|Apostolos Andreas Monastery|
The Apostolos Andreas Monastery is situated almost at the end of the Karpaz peninsula. (You still have about 5Km to go before Cape Zafer itself). It is named after St Andrew, who was a follower of John the Baptist, and was the first to be called by Jesus Christ to spread Christianity. It is a place of reverence by both Turkish and Greek Cypriots.
It is thought that there has been a monastery here since Byzantine times, and is possibly the location of the surrender of Isaac Commenos to Richard the Lionheart in 1191, although no trace of any structure now remains.
|The Monastery Church|
The monastery was supposedly founded here, as during a journey to Palestine, the ship which was transporting Andrew went off course and struck the rocks here. On coming ashore, Andrew struck the rocks with his staff, at which point a spring gushed forth. The waters proved to have healing powers, and restored the sight of the ship's captain who had been blind in one eye. Thereafter, the site became a place of pilgrimage, and in the 15th century, a small chapel was built close to the shore, where to this day, you can still collect the healing water. The church of the main monastery dates to the 18th century, while the main buildings are 100 years younger.

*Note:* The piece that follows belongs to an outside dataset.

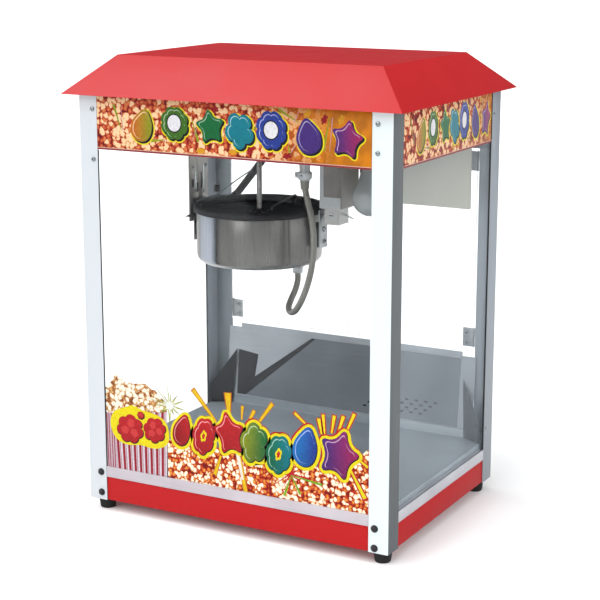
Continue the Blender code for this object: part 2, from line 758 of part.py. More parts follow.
def build_lids():
    """Two half lids that hinge up from a fixed cross bar, which also guides the stir shaft."""
    reach = math.sqrt((PAN_R - GAP) ** 2 - 0.0060**2) - 0.0002
    low = (KETTLE_X - reach, -0.0060, LID_TOP - 0.0030)
    bar = box("lid_bar", low, (KETTLE_X + reach, 0.0060, LID_TOP - GAP), "black_coat", PIVOT)
    collar = rod("lid_collar", (KETTLE_X, 0, LID_TOP - 0.0028), (KETTLE_X, 0, 0.5040), 0.0080, None)
    bore = rod("lid_bore", (KETTLE_X, 0, 0.49), (KETTLE_X, 0, 0.51), SHAFT_R + 0.0004, None)
    join(bar, collar)
    cut(bar, bore)
    radius = PAN_R - 0.0020
    start = math.degrees(math.asin(LID_HINGE_Y / radius))
    notch_start = math.degrees(math.asin(LID_HINGE_Y / LID_NOTCH_R))
    for name, side in (("lid_front", -1), ("lid_rear", 1)):
        rim = arc((0, 0), radius, start, 180 - start, 24)
        notch = arc((0, 0), LID_NOTCH_R, 180 - notch_start, notch_start, 6)
        outline = [(KETTLE_X + x, y * side) for x, y in rim + notch]
        lid = as_mesh(prism(name, outline, LID_TOP - LID_T, LID_TOP, "black_coat"))
        lid.location = (KETTLE_X, LID_HINGE_Y * side, LID_TOP)
        lid.data.transform(Matrix.Translation(-lid.location))


def build_handle():
    """Flat dump handle from the left bracket to the operator's side, with a knob on its end."""
    profile = bpy.data.curves.new("handle_section", "CURVE")
    spline = profile.splines.new("POLY")
    spline.points.add(3)
    for point, (u, v) in zip(spline.points, ((-1, -1), (1, -1), (1, 1), (-1, 1))):
        point.co = (u * HANDLE_T / 2, v * HANDLE_W / 2, 0, 1)
    spline.use_cyclic_u = True
    section = add("handle_section", profile, None)
    arm = tube("dump_handle", HANDLE, 0, "black_coat")
    arm.data.bevel_mode = "OBJECT"
    arm.data.bevel_object = section
    arm.data.twist_mode = "Z_UP"
    arm = as_mesh(arm)
    end = Vector(HANDLE[-1])
    way = (end - Vector(HANDLE[-2])).normalized()
    base = end + way * 0.0006
    profile = [(0.0065, 0.0), (0.0100, 0.004), (0.0125, 0.012), (0.0100, 0.020), (0.0055, 0.024)]
    shape = bmesh.new()
    rings = [circle_ring(shape, base + way * height, way, radius) for radius, height in profile]
    for lower, upper in zip(rings, rings[1:]):
        bmesh.ops.bridge_loops(shape, edges=ring_edges(lower) + ring_edges(upper))
    shape.faces.new(rings[0])
    shape.faces.new(rings[-1])
    bmesh.ops.recalc_face_normals(shape, faces=shape.faces)
    finish_mesh("dump_knob", shape, "black_plastic", PIVOT)


def circle_ring(shape, centre, way, radius, count=16):
    side = way.orthogonal().normalized()
    other = way.cross(side)
    turns = [math.tau * i / count for i in range(count)]
    points = [centre + side * radius * math.cos(t) + other * radius * math.sin(t) for t in turns]
    verts = [shape.verts.new(point) for point in points]
    for i in range(count):
        shape.edges.new((verts[i - 1], verts[i]))
    return verts


def ring_edges(verts):
    return list({edge for vert in verts for edge in vert.link_edges if edge.other_vert(vert) in verts})


def build_hangers():
    """Plates and box section that carry the kettle from the ceiling."""
    top = CEILING_Z - GAP
    left = box("hanger_left", (-0.1880, -0.0290, 0.4750), (-0.1855, 0.0290, top), "steel")
    foot = box("hanger_left_foot", (-0.2080, -0.0290, top - 0.0025), (-0.1870, 0.0290, top), None)
    hole = rod("hanger_left_hole", (-0.20, 0, PIVOT_Z), (-0.18, 0, PIVOT_Z), PIN_BORE_R, None)
    join(left, foot)
    cut(left, hole)
    right = box("hanger_right", (0.0637, -0.0295, 0.5180), (0.1035, 0.0340, top), "steel")
    hollow = box("hanger_right_hollow", (0.0652, -0.0280, 0.5195), (0.1020, 0.0325, 0.71), None)
    cut(right, hollow)
    block = box("pivot_block", *BLOCK, None)
    bore = rod("pivot_bore", (0.06, 0, PIVOT_Z), (BLOCK_BORE_END, 0, PIVOT_Z), PIN_BORE_R, None)
    join(right, block)
    cut(right, bore)


# Conduit that feeds the kettle


def smooth_route(points, per_stretch):
    """Catmull-Rom points through the route, evenly spread within each stretch."""
    route = [Vector(point) for point in points]
    ends = [route[0] * 2 - route[1], *route, route[-1] * 2 - route[-2]]
    out = []
    for i in range(len(route) - 1):
        a, b, c, d = ends[i : i + 4]
        for step in range(per_stretch):
            t = step / per_stretch
            pull = (c - a) * t + (a * 2 - b * 5 + c * 4 - d) * t**2 + (b * 3 - a - c * 3 + d) * t**3
            out.append(b + pull / 2)
    out.append(route[-1])
    return out


def build_conduit():
    top = CEILING_Z - GAP
    socket = [(0, top), (0.0140, top), (0.0140, 0.6600), (0.0110, 0.6560), (0.0110, 0.6300)]
    socket += [(0.0085, 0.5900), (0.0100, 0.5860), (0.0100, PLUG_BOTTOM + 0.002)]
    socket += [(0.0080, PLUG_BOTTOM), (0, PLUG_BOTTOM)]
    turned("ceiling_connector", socket, SOCKET_AT, "steel", steps=20, closed=False)
    tube("conduit", smooth_route(CONDUIT_ROUTE, 3), CONDUIT_R, "steel", resolution=2)
    high = DRUM_BOTTOM - GAP
    gland = [(0, high), (0.0110, high), (0.0110, high - 0.005), (0.0085, high - 0.007)]
    gland += [(0.0085, GLAND_BOTTOM), (0, GLAND_BOTTOM)]
    turned("kettle_gland", gland, GLAND_AT, "steel", PIVOT, steps=16, closed=False)


clear_scene()
parts = new_collection("popcorn_cart")
helpers = new_collection("cutters")
build_base()
build_feet()
build_posts()
build_glass()
build_channels()
build_signs()
build_roof()
build_ceiling()
build_floor()
build_sill()
build_guards()
build_fascia()
build_mains_gland()
build_switches()
build_switch_cover()
build_doors()
build_gearmotor()
build_drive()
build_lamp()
build_kettle_shell()
build_kettle_pan()
build_element()
build_ears()
build_stirrer()
build_lids()
build_handle()
build_hangers()
build_conduit()
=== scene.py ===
"""Looks of the popcorn cart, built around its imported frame."""

import json
import random
from math import cos, hypot, pi, radians, sin, sqrt, tau

import bmesh
import bpy
from mathutils import Matrix, Vector


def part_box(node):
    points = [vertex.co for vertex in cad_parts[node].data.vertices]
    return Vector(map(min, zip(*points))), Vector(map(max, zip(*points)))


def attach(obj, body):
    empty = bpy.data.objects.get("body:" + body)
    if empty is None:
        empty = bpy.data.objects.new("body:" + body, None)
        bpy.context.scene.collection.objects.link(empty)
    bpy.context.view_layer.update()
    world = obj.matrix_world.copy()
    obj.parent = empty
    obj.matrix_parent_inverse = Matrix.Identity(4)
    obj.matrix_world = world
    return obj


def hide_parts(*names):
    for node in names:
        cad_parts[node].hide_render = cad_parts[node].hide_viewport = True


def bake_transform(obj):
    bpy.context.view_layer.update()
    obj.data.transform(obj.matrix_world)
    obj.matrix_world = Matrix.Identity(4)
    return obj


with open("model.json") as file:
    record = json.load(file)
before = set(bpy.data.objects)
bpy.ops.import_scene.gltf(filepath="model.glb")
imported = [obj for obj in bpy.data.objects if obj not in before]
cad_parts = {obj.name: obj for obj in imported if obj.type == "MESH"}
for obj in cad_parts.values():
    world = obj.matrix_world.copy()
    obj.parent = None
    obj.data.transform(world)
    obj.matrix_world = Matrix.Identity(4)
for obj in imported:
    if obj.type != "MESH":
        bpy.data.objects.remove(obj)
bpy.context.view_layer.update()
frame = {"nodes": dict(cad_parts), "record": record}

scene = bpy.context.scene
ALONG_X = Matrix(((0, 0, 1), (1, 0, 0), (0, 1, 0))).to_4x4()


# Camera

camera = bpy.data.objects.new("camera", bpy.data.cameras.new("camera"))
scene.collection.objects.link(camera)
camera.data.lens = 96.8
camera.data.sensor_width = 36
camera.data.clip_start = 0.05
camera.data.clip_end = 200
camera.location = (1.272, -2.329, 0.962)
camera.rotation_euler = (pi / 2 - 0.226, 0, 0.496)
scene.camera = camera


# Material helpers


def srgb(*levels):
    """Linear colour of 0 to 255 display levels."""
    return tuple(
        (c / 255 / 12.92) if c <= 10 else ((c / 255 + 0.055) / 1.055) ** 2.4 for c in levels
    )


def times(colour, by):
    return tuple(min(1.0, c * by) for c in colour)


def node(tree, kind, inputs=None, **settings):
    """A shader node; an input is a number, a colour or another node's output."""
    made = tree.nodes.new("ShaderNode" + kind)
    for key, value in settings.items():
        setattr(made, key, value)
    for key, value in (inputs or {}).items():
        socket = made.inputs[key]
        if isinstance(value, bpy.types.NodeSocket):
            tree.links.new(value, socket)
        else:
            socket.default_value = (*value, 1) if socket.type == "RGBA" else value
    return made


def calc(tree, operation, *values):
    return node(tree, "Math", dict(enumerate(values)), operation=operation).outputs[0]


def mix(tree, factor, a, b, blend="MIX"):
    """Colour a run into colour b."""
    return node(tree, "Mix", {0: factor, 6: a, 7: b}, data_type="RGBA", blend_type=blend).outputs[2]


def ramp(tree, factor, stops):
    """Colour ramp output; stops are (position, colour)."""
    made = node(tree, "ValToRGB", {"Fac": factor})
    for i, (place, colour) in enumerate(stops):
        stop = made.color_ramp.elements[i] if i < 2 else made.color_ramp.elements.new(place)
        stop.position = place
        stop.color = (*colour, 1)
    return made.outputs["Color"]


def remap(tree, factor, low, high, start=0.3, end=0.7):
    """Factor remapped from start..end to low..high."""
    ends = {"From Min": start, "From Max": end, "To Min": low, "To Max": high}
    return node(tree, "MapRange", {"Value": factor, **ends}).outputs["Result"]


def share(tree, factor, start=0.3, end=0.7):
    """Factor remapped from start..end to 0..1."""
    return remap(tree, factor, 0.0, 1.0, start, end)


def axis(tree, i, kind="Object"):
    """One axis of the mesh's own coordinates, or of its "Normal"."""
    return node(tree, "SeparateXYZ", {"Vector": node(tree, "TexCoord").outputs[kind]}).outputs[i]


def surface(name, colour, roughness, metallic=0.0, **constants):
    """A Principled material. Returns it, its tree and its shader."""
    made = bpy.data.materials.new(name)
    made.use_nodes = True
    shader = made.node_tree.nodes["Principled BSDF"]
    constants |= {"Base_Color": (*colour, 1), "Roughness": roughness, "Metallic": metallic}
    for key, value in constants.items():
        shader.inputs[key.replace("_", " ")].default_value = value
    return made, made.node_tree, shader


def feed(shader, **outputs):
    """Links node outputs to the shader's inputs of those names."""
    for key, output in outputs.items():
        shader.id_data.links.new(output, shader.inputs[key.replace("_", " ")])


def noise(tree, scale, stretch=(1, 1, 1), detail=3.0, roughness=0.55):
    where = node(tree, "TexCoord").outputs["Object"]
    place = node(tree, "Mapping", {"Vector": where, "Scale": stretch}).outputs["Vector"]
    settings = {"Vector": place, "Scale": scale, "Detail": detail, "Roughness": roughness}
    return node(tree, "TexNoise", settings).outputs["Fac"]


def bumped(tree, shader, height, strength, distance=0.0002):
    bump = node(tree, "Bump", {"Height": height, "Strength": strength, "Distance": distance})
    feed(shader, Normal=bump.outputs["Normal"])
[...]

Mass pilgrimage, however, is only comparatively recent, dating back to the early years of the 20th century. The story is told that in 1895, the son of Maria Georgiou was kidnapped. Seventeen years later, the Apostle appeared to her in a dream, telling her to pray for her son's return at the monastery. Living in Anatolia, she embarked on the crossing to Cyprus on a very crowded boat. Telling her story during the journey, one of the passengers, a young Dervish priest became more and more interested. Asking if her son had any distinguishing marks, and on hearing of a pair of birthmarks, he stripped off his cloths to reveal the same marks, and mother and son were reunited.
|The Monastery Cloisters|
After 1974, most of the Greek Cypriots in the area moved to the south, although a few remained in Dipkarpaz. For 30 years, very few pilgrims visited the monastery, but with the opening of the crossing points, this flow is now increasing.
On your arrival, you will park in a courtyard, surrounded by cloisters where the pilgrims once stayed. Looking towards the sea, you will see the bell tower of the church. here you will find some icons, and normally some nuns or a retired priest acting as caretakers. Further down the slope you will reach the oldest part of the monastery and the holy well.
On two days of the year, the monastery becomes very busy; August the 15th (Assumption Day), and the 30th November, which is St Andrew's saints day. (Andrew is not only the patron saint of Scotland, but of Greece, Cyprus and Russia.)
Although the monastery has fallen into a certain state of disrepair in recent years, UN funding is in place to pay for refurbishment, along with the Hala Sultan Tekke near Larnaca, and work should be starting towards the end of 2009.